>> START

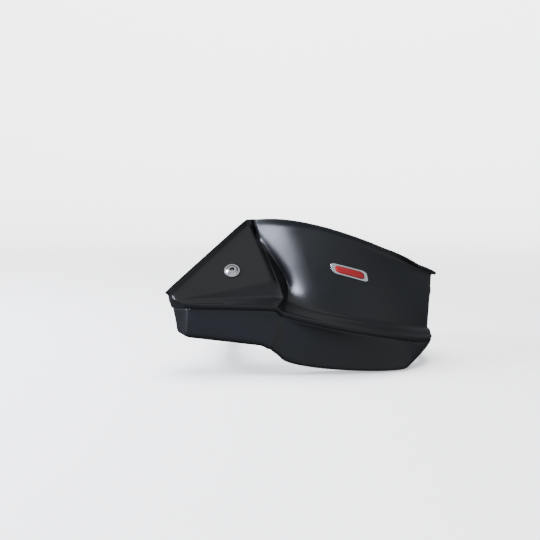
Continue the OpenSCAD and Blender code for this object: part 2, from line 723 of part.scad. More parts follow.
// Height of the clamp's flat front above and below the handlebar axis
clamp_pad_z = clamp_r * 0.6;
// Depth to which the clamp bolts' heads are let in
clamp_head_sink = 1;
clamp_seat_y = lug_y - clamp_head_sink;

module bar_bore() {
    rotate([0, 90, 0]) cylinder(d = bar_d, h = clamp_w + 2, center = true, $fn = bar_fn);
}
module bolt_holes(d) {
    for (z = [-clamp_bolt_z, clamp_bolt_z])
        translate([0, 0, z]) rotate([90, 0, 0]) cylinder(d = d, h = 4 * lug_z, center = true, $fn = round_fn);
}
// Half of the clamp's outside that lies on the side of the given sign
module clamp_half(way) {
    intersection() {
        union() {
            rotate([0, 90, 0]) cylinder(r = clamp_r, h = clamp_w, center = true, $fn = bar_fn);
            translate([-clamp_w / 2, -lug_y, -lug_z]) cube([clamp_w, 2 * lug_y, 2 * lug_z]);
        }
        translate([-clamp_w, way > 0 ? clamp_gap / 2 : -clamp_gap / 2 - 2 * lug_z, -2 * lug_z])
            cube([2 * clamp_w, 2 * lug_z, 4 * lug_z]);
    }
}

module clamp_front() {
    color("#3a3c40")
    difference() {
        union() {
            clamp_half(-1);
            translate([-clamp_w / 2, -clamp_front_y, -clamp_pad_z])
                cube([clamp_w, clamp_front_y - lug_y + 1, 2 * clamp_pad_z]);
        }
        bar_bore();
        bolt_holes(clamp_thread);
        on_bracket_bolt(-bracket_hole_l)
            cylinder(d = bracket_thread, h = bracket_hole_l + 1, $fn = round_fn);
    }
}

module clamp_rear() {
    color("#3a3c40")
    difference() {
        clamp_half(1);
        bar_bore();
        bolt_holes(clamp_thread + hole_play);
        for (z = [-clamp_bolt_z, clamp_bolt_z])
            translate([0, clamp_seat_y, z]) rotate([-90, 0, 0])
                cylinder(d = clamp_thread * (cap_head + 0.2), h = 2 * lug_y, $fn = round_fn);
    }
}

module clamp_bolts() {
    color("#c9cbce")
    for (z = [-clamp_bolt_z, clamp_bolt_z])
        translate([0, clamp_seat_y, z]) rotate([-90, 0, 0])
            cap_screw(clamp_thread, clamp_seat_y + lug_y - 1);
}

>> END
>> START

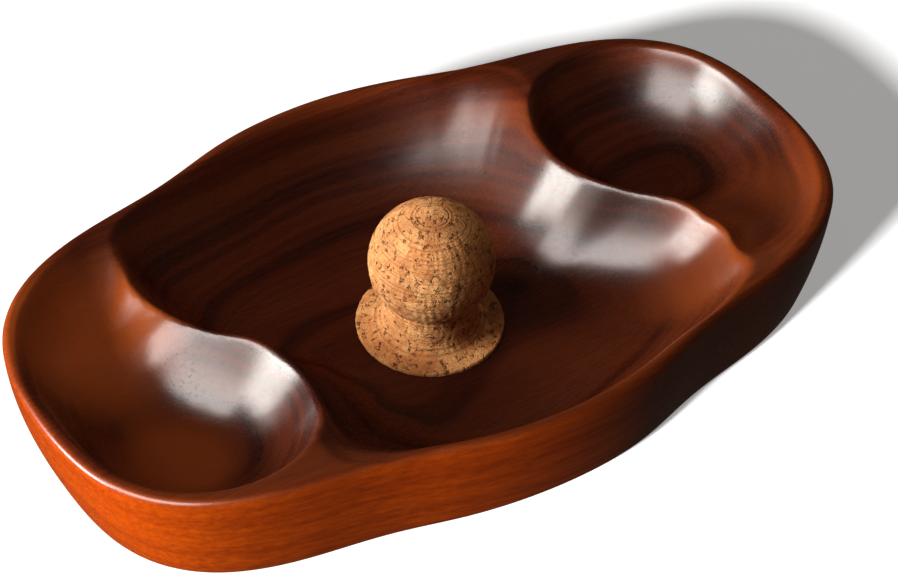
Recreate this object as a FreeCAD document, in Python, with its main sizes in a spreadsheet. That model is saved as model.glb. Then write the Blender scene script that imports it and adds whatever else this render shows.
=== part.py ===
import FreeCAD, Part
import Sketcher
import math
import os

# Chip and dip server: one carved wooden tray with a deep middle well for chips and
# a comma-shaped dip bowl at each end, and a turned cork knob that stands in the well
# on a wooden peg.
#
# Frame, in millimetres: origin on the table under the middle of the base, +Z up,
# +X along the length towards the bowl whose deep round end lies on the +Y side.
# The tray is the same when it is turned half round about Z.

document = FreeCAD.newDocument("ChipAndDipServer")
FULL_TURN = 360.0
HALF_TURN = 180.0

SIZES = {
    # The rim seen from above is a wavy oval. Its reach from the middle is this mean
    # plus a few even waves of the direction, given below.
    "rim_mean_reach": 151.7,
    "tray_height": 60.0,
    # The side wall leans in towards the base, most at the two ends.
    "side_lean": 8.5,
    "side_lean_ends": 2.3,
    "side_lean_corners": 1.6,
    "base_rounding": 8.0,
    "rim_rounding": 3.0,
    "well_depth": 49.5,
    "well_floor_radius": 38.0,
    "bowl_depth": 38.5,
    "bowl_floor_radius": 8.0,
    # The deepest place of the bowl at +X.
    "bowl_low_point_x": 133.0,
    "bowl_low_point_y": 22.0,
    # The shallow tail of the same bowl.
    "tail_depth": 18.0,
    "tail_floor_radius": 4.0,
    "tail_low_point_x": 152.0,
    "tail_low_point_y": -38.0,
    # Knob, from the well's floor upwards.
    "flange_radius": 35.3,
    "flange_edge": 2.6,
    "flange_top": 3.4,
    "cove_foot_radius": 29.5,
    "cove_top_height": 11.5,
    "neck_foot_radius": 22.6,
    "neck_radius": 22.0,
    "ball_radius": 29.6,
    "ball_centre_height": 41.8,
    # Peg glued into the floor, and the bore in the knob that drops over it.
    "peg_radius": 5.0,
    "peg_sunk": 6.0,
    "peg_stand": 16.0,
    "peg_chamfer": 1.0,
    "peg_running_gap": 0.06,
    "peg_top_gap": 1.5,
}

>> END

→ **STATED EXERCISE**
Your task is to extract exactly the lines starting at the line with "Continue the OpenSCAD" and ending at the line with "clamp_seat_y = lug_y - clamp_head_sink;", including both ends, and no other lines.

→ **WRITTEN RESPONSE**
Continue the OpenSCAD and Blender code for this object: part 2, from line 723 of part.scad. More parts follow.
// Height of the clamp's flat front above and below the handlebar axis
clamp_pad_z = clamp_r * 0.6;
// Depth to which the clamp bolts' heads are let in
clamp_head_sink = 1;
clamp_seat_y = lug_y - clamp_head_sink;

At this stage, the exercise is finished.